When I began my inquiries at Wallsend, I had much difficulty in ascertaining which was Cousin’s-house. One man told me he had lived all his life in Wallsend—sixty years—and had never heard of it. Our books still continue to copy from Horsley, and to give us the out-of-date information that the Wall began at Cousin’s-house.
[58]. In districts where the Wall has been levelled with the earth, a foot-path or bridle-road frequently indicates its course. When land was of less value than it is now, the farmers, who appropriated the stones of the Wall to their own use, were not at the trouble to remove its foundation.

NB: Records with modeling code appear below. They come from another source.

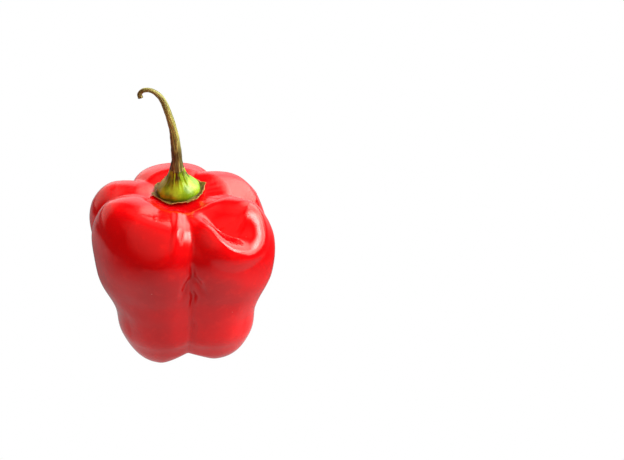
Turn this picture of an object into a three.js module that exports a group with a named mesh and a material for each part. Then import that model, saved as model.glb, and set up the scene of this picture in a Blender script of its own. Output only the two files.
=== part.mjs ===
// Habanero pepper: a five-lobed red pod standing on its blossom end, a green calyx on its
// shoulder and a long stalk that hooks over to the left.
// Millimetres, +Z up. Azimuth 0 is the right (+X), 90 the back (+Y), 270 the front (-Y).
import * as THREE from "three";
import { mergeVertices } from "three/addons/utils/BufferGeometryUtils.js";

// ---- dimensions ---------------------------------------------------------

// The pod as a plain round body: station (0 at the calyx seat, 1 at the blossom scar),
// radius and height.
const BODY = [
  [0.0, 0.0, 39.9],
  [0.08, 5.0, 40.1],
  [0.18, 11.8, 42.2],
  [0.3, 19.4, 40.4],
  [0.43, 23.4, 32.6],
  [0.56, 22.0, 22.4],
  [0.68, 17.9, 13.2],
  [0.79, 16.6, 6.0],
  [0.88, 12.3, -0.4],
  [0.95, 6.4, 0.0],
  [1.0, 0.0, 1.4],
];

// Where the pod's axis stands, so that the whole pepper is centred over the origin.
const AXIS = [0.31, -0.36];

// The shoulder leans: the seat is lower at the front and the left.
const LEAN_FRONT = 0.19;
const LEAN_LEFT = 0.08;
const LEAN_REACH = 11;

// Grooves, troughs and soft swellings or dips on that body. Each runs along a path of azimuth,
// station and push (outward in mm, inward when negative), and fades out at `reach` mm. A trough
// has one reach on its left and one on its right, seen from outside.
const SOFT = "soft";
const SHARP = "sharp";
const TROUGH = "trough";
const GROOVE_REACH = 11;
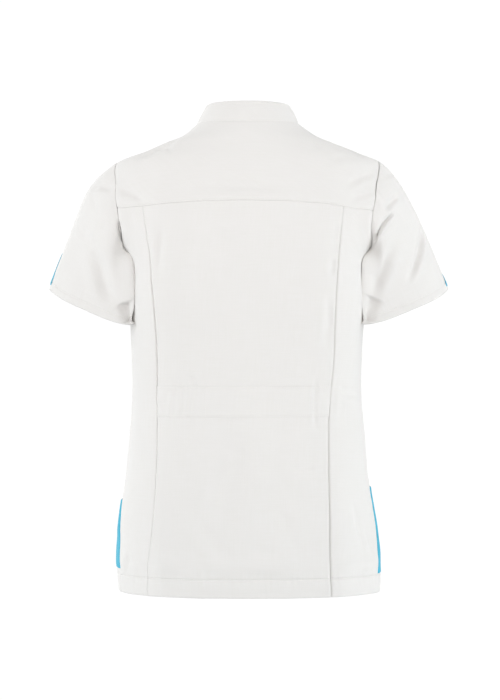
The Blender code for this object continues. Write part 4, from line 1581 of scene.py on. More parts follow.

The stony track, however, afforded a firm road, and when the increased value of the ground rendered it worth while to bring the whole into cultivation, a right of way had, in many instances, been established.
[59]. Hodgson, II. iii. 169.
[60]. Horsley’s traditionary account was probably derived from the same source as Leland’s; and therefore may indicate, not the station wall, but the great Wall itself. If, as the excavations made since Horsley’s day seem to prove, the Wall crossed obliquely from the south to the north side of Collingwood-street, it must have passed over the site of St. Nicholas’-church—not to the north of it.